Com um domínio do francês absolutamente irrepreensível, acompanhado por um grupo de bons músicos e cúmplices de aventura, com  instrumentos que incluíam o piano (Samuel Lercher) e o acordeão (Inês Vaz), obrigatórios, mas também as flautas e o trompete (Diogo Duque), a bateria (Joel Silva) e as cordas (guitarra, violoncelo, contrabaixo - André Santos, Ana Cláudia Serrão, Nelson Cascais), levou-nos durante duas horas e dezoito canções num percurso pelo mundo de Brel, que se iniciou com "J'arrive" e terminou com "Madeleine", sem nunca cair na tentação absurda da imitação, mas sem esquecer o seu lado mais teatral e de contador de histórias plenas humor, ternura e acidez, onde até se ouviu em off a voz do próprio Brel, em três ou quatro momentos.
Enfim, do concerto/homenagem a que Salvador Sobral  chamaria "um ritual de adoração ao maior cantador de histórias de todos os tempos", uma forma de "expressar a sua enorme gratidão e admiração pelo legado deixado ao mundo" seria impossível sair-se defraudado, mas antes arrebatado pelo encanto e a emoção de um espectáculo dos que se guardam para sempre na memória, e com a certeza de que, naquela noite, Jacques Brel também passou pelo CCB.      

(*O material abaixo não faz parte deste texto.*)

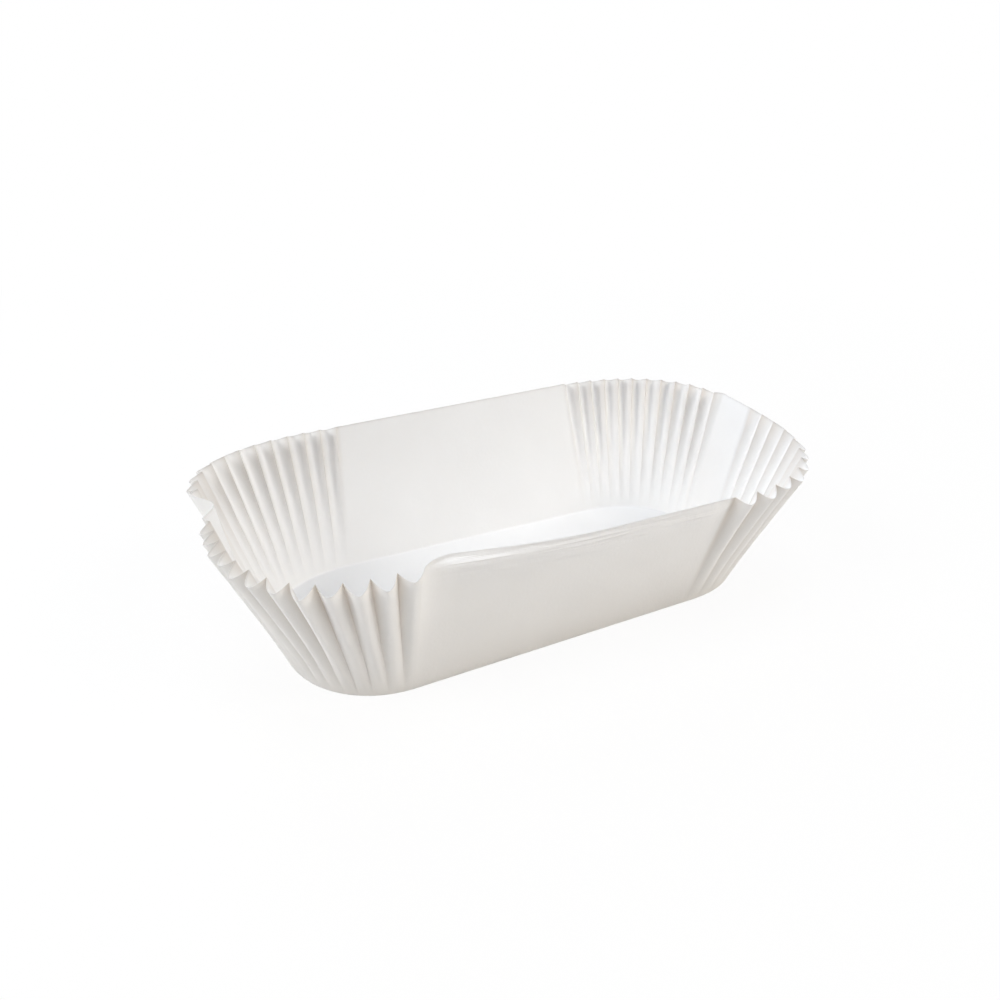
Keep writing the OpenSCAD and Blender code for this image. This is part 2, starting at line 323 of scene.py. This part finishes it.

segunda-feira, 3 de fevereiro de 2020

A satisfação da normalidade


Temos o hábito de nos queixar. Mas fazêmo-lo, quase sempre, sem razão. Queixamo-nos da falta de tempo, da falta de dinheiro, dos gestos repetidos no quotidiano,  do frio, do calor, de não podermos fazer tudo o que nos apetece, da política, dos horários, dos transportes e do trânsito, do amor ou da falta dele, de tudo, de nada.
Mas, se pensarmos bem, a "normalidade" de todos os dias  devia ser uma enorme fonte de satisfação, sinal de que tudo corre bem, o que é, sem dúvida, uma benção. Tenho um pouco a ideia de que basta termos saúde para tudo o resto poder fluir.
Porém,  sou como toda a gente. Também reclamo muito, farto-me, e tenho às vezes vontade de poder "fugir" um pouco, ainda que me saiba bem, de igual modo, voltar renovada e capaz de dar valor ao mais banal da vida.